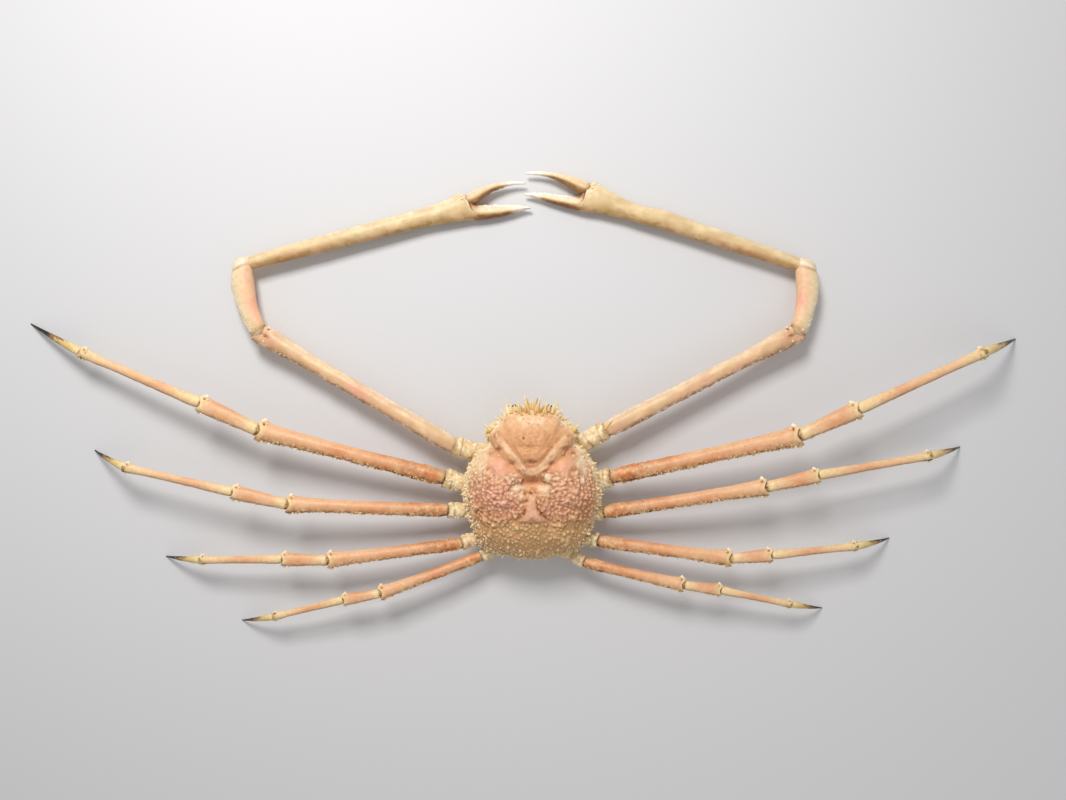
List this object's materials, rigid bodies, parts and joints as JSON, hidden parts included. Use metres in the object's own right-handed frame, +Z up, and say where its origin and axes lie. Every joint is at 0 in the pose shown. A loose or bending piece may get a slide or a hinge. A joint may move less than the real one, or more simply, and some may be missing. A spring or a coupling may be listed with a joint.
{
  "type": "japanese spider crab",
  "caption": "Life-size still spider crab specimen lying on its belly, long walking legs spread and both claw arms folded forward.",
  "frame": {"origin": "middle of the belly's resting flat, on the floor under the centre of the carapace", "axes": "+X to the crab's own right, +Y towards the rostrum, +Z up"},
  "size_m": [2.1008, 0.9529, 0.168],
  "materials": {
    "back_shell": "dry knobbly shell, orange-tan over the stomach, pink over the gills, tan to the rear, soft satin",
    "belly_shell": "smooth pale cream shell, satin",
    "leg_base_shell": "pale yellow shell, satin",
    "thigh_shell": "salmon-orange shell with cream spinules, satin",
    "knee_shell": "peach shell paling to yellow at the joints, satin",
    "shin_shell": "peach-cream shell, satin",
    "toe_shell": "yellow-tan at the joint darkening to a near-black horny tip",
    "claw_shell": "cream-yellow shell with an orange blush, white finger tips, satin",
    "eye": "dark glossy dried eye",
    "feeler": "pale yellow, satin"
  },
  "bodies": {
    "root": {"carapace": "back_shell", "underside": "belly_shell", "tail_flap": "belly_shell", "left_leg_1_base": "leg_base_shell", "left_leg_1_merus": "thigh_shell", "left_leg_1_carpus": "knee_shell", "left_leg_1_propodus": "shin_shell", "left_leg_1_dactyl": "toe_shell", "left_leg_2_base": "leg_base_shell", "left_leg_2_merus": "thigh_shell", "left_leg_2_carpus": "knee_shell", "left_leg_2_propodus": "shin_shell", "left_leg_2_dactyl": "toe_shell", "left_leg_3_base": "leg_base_shell", "left_leg_3_merus": "thigh_shell", "left_leg_3_carpus": "knee_shell", "left_leg_3_propodus": "shin_shell", "left_leg_3_dactyl": "toe_shell", "left_leg_4_base": "leg_base_shell", "left_leg_4_merus": "thigh_shell", "left_leg_4_carpus": "knee_shell", "left_leg_4_propodus": "shin_shell", "left_leg_4_dactyl": "toe_shell", "left_claw_base": "leg_base_shell", "left_claw_merus": "thigh_shell", "left_claw_carpus": "claw_shell", "left_claw_propodus": "claw_shell", "left_claw_dactyl": "claw_shell", "eye_left": "eye", "antenna_left": "feeler", "mouthplate_left": "belly_shell", "right_leg_1_base": "leg_base_shell", "right_leg_1_merus": "thigh_shell", "right_leg_1_carpus": "knee_shell", "right_leg_1_propodus": "shin_shell", "right_leg_1_dactyl": "toe_shell", "right_leg_2_base": "leg_base_shell", "right_leg_2_merus": "thigh_shell", "right_leg_2_carpus": "knee_shell", "right_leg_2_propodus": "shin_shell", "right_leg_2_dactyl": "toe_shell", "right_leg_3_base": "leg_base_shell", "right_leg_3_merus": "thigh_shell", "right_leg_3_carpus": "knee_shell", "right_leg_3_propodus": "shin_shell", "right_leg_3_dactyl": "toe_shell", "right_leg_4_base": "leg_base_shell", "right_leg_4_merus": "thigh_shell", "right_leg_4_carpus": "knee_shell", "right_leg_4_propodus": "shin_shell", "right_leg_4_dactyl": "toe_shell", "right_claw_base": "leg_base_shell", "right_claw_merus": "thigh_shell", "right_claw_carpus": "claw_shell", "right_claw_propodus": "claw_shell", "right_claw_dactyl": "claw_shell", "eye_right": "eye", "antenna_right": "feeler", "mouthplate_right": "belly_shell"}
  },
  "joints": []
}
--------------------
SHORT TASK => Your task is to pick out every line with the string "materials" and copy it.

RESPONSE TO THE TASK =>
List this object's materials, rigid bodies, parts and joints as JSON, hidden parts included. Use metres in the object's own right-handed frame, +Z up, and say where its origin and axes lie. Every joint is at 0 in the pose shown. A loose or bending piece may get a slide or a hinge. A joint may move less than the real one, or more simply, and some may be missing. A spring or a coupling may be listed with a joint.
  "materials": {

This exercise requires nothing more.